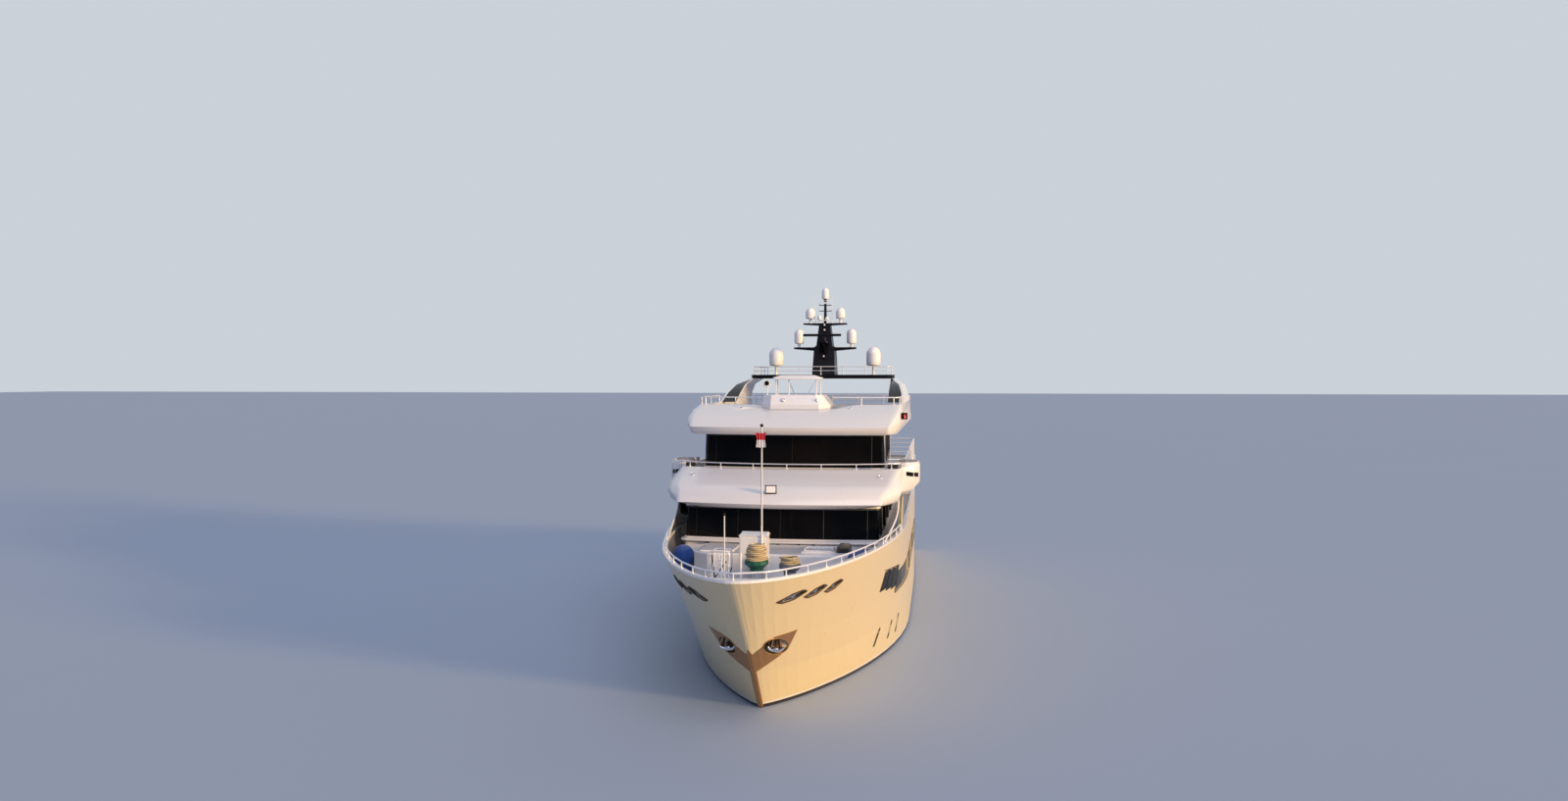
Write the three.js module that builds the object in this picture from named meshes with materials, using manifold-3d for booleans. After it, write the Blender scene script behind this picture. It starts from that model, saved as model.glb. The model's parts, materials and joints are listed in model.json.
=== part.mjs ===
// Steel motor yacht afloat. Millimetres, +Z up, bow towards -Y, port towards +X.
// The origin is on the waterline amidships.
import * as THREE from 'three';
import { mergeVertices } from 'three/addons/utils/BufferGeometryUtils.js';
import Module from 'manifold-3d';

const wasm = await Module();
wasm.setup();

// Clearance between pieces that touch, and running clearance of moving pieces
const GAP = 0.3;
const RUN = 8;
const FAR = 60000;

// Hull
const BOW_Y = -19950;
const STEM_WATER_Y = -15050;
const TRANSOM_Y = 18600;
const SHEER_Z = 5200;
const DRAUGHT = 2600;
const SHEER_HALF = 4700;
const WATER_HALF = 4650;
const ENTRY_RUN = 14000;
const BULWARK = 150;
const HULL_STATIONS = 28;
const STATION_POWER = 2.1;
const STEM_HALF = 45;

// Decks: heights of the floors, and the bands of the deck edges
const MAIN_Z = 1500;
const UPPER_Z = 4050;
const UPPER_UNDER_Z = 3800;
const BRIDGE_Z = 6650;
const BRIDGE_UNDER_Z = 6370;
const SUN_Z = 9250;
const SUN_UNDER_Z = 8980;
const FOREDECK_AFT_Y = -8500;
const WALL = 120;
const RAIL_SIDES = 4;

// Houses: Y of the after walls
const MAIN_HOUSE_AFT_Y = 10500;
const UPPER_HOUSE_AFT_Y = 8000;
const BRIDGE_HOUSE_AFT_Y = 5000;
const COCKPIT_RAIL_Z = 2450;
const UPPER_DECK_AFT_Y = 15000;
const UPPER_BULWARK_AFT_Y = 9000;
const BRIDGE_DECK_AFT_Y = 12000;
const SUNDECK_AFT_Y = 9000;
const HARDTOP_Z = 11240;
const HARDTOP_TOP_Z = 11440;

// Paint, glass and metal
const finish = (color, roughness, metalness = 0) => (
  new THREE.MeshStandardMaterial({ color, roughness, metalness })
);
const IVORY = finish(0xe9ddbf, 0.28);
const WHITE = finish(0xece9e2, 0.3);
const BLACK = finish(0x17181b, 0.35);
const GLASS = finish(0x0c0f12, 0.06);
const STEEL = finish(0xc9ccd0, 0.22, 1);
const BRONZE = finish(0x8b6a3a, 0.35, 1);
const DARK_METAL = finish(0x33312e, 0.5, 0.8);
const BLUE = finish(0x1f4f94, 0.8);
const GREEN = finish(0x2d6a4a, 0.5);
const GREY = finish(0x84878a, 0.5);
const ROPE = finish(0xc9b27a, 0.9);
const RED = finish(0xb8322c, 0.9);
const TEAK = finish(0xa37b50, 0.7);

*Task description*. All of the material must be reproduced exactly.

*Complete response*.
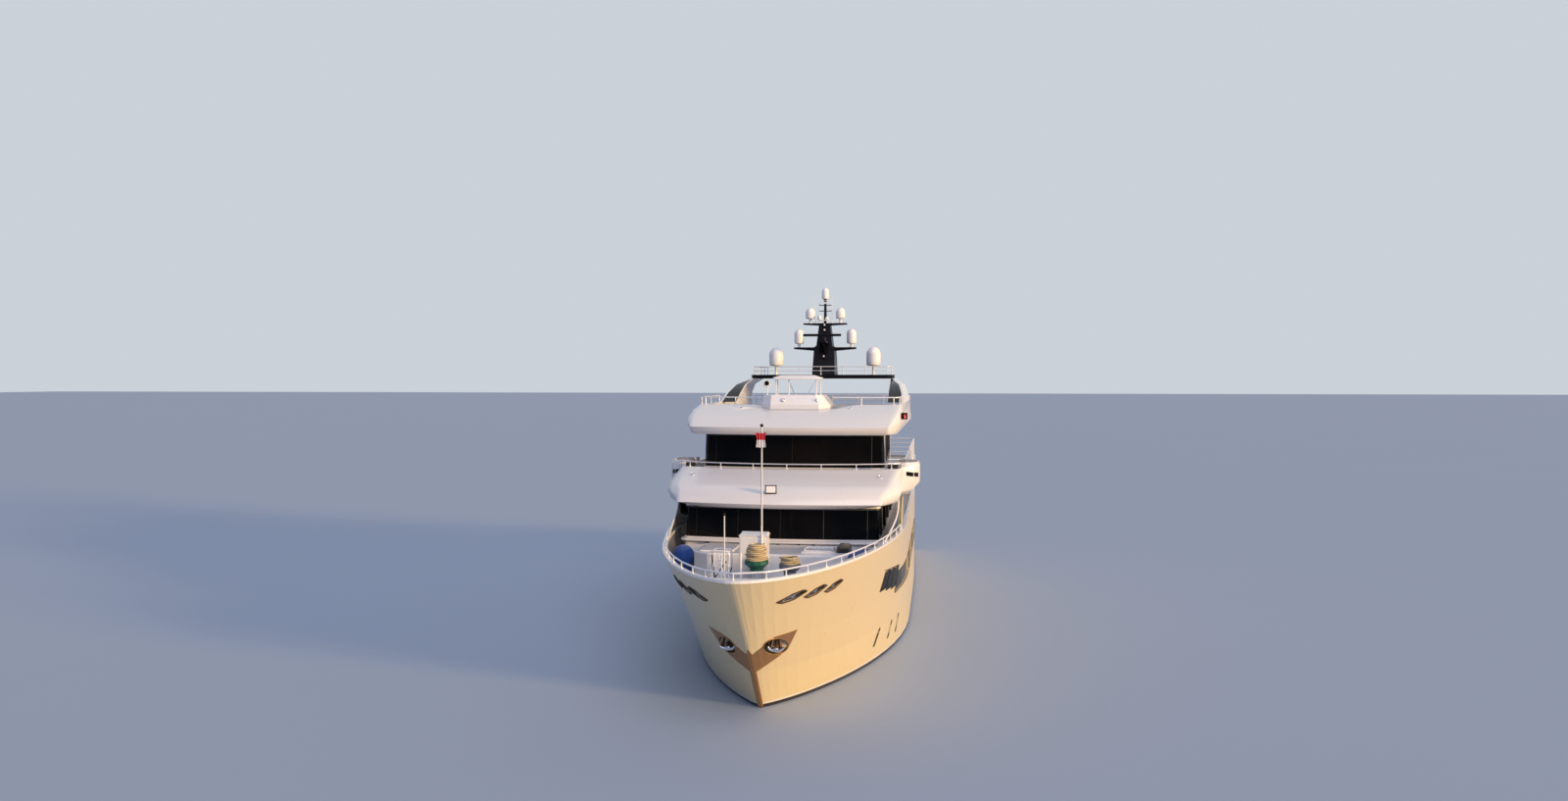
Write the three.js module that builds the object in this picture from named meshes with materials, using manifold-3d for booleans. After it, write the Blender scene script behind this picture. It starts from that model, saved as model.glb. The model's parts, materials and joints are listed in model.json.
=== part.mjs ===
// Steel motor yacht afloat. Millimetres, +Z up, bow towards -Y, port towards +X.
// The origin is on the waterline amidships.
import * as THREE from 'three';
import { mergeVertices } from 'three/addons/utils/BufferGeometryUtils.js';
import Module from 'manifold-3d';

const wasm = await Module();
wasm.setup();

// Clearance between pieces that touch, and running clearance of moving pieces
const GAP = 0.3;
const RUN = 8;
const FAR = 60000;

// Hull
const BOW_Y = -19950;
const STEM_WATER_Y = -15050;
const TRANSOM_Y = 18600;
const SHEER_Z = 5200;
const DRAUGHT = 2600;
const SHEER_HALF = 4700;
const WATER_HALF = 4650;
const ENTRY_RUN = 14000;
const BULWARK = 150;
const HULL_STATIONS = 28;
const STATION_POWER = 2.1;
const STEM_HALF = 45;

// Decks: heights of the floors, and the bands of the deck edges
const MAIN_Z = 1500;
const UPPER_Z = 4050;
const UPPER_UNDER_Z = 3800;
const BRIDGE_Z = 6650;
const BRIDGE_UNDER_Z = 6370;
const SUN_Z = 9250;
const SUN_UNDER_Z = 8980;
const FOREDECK_AFT_Y = -8500;
const WALL = 120;
const RAIL_SIDES = 4;

// Houses: Y of the after walls
const MAIN_HOUSE_AFT_Y = 10500;
const UPPER_HOUSE_AFT_Y = 8000;
const BRIDGE_HOUSE_AFT_Y = 5000;
const COCKPIT_RAIL_Z = 2450;
const UPPER_DECK_AFT_Y = 15000;
const UPPER_BULWARK_AFT_Y = 9000;
const BRIDGE_DECK_AFT_Y = 12000;
const SUNDECK_AFT_Y = 9000;
const HARDTOP_Z = 11240;
const HARDTOP_TOP_Z = 11440;

// Paint, glass and metal
const finish = (color, roughness, metalness = 0) => (
  new THREE.MeshStandardMaterial({ color, roughness, metalness })
);
const IVORY = finish(0xe9ddbf, 0.28);
const WHITE = finish(0xece9e2, 0.3);
const BLACK = finish(0x17181b, 0.35);
const GLASS = finish(0x0c0f12, 0.06);
const STEEL = finish(0xc9ccd0, 0.22, 1);
const BRONZE = finish(0x8b6a3a, 0.35, 1);
const DARK_METAL = finish(0x33312e, 0.5, 0.8);
const BLUE = finish(0x1f4f94, 0.8);
const GREEN = finish(0x2d6a4a, 0.5);
const GREY = finish(0x84878a, 0.5);
const ROPE = finish(0xc9b27a, 0.9);
const RED = finish(0xb8322c, 0.9);
const TEAK = finish(0xa37b50, 0.7);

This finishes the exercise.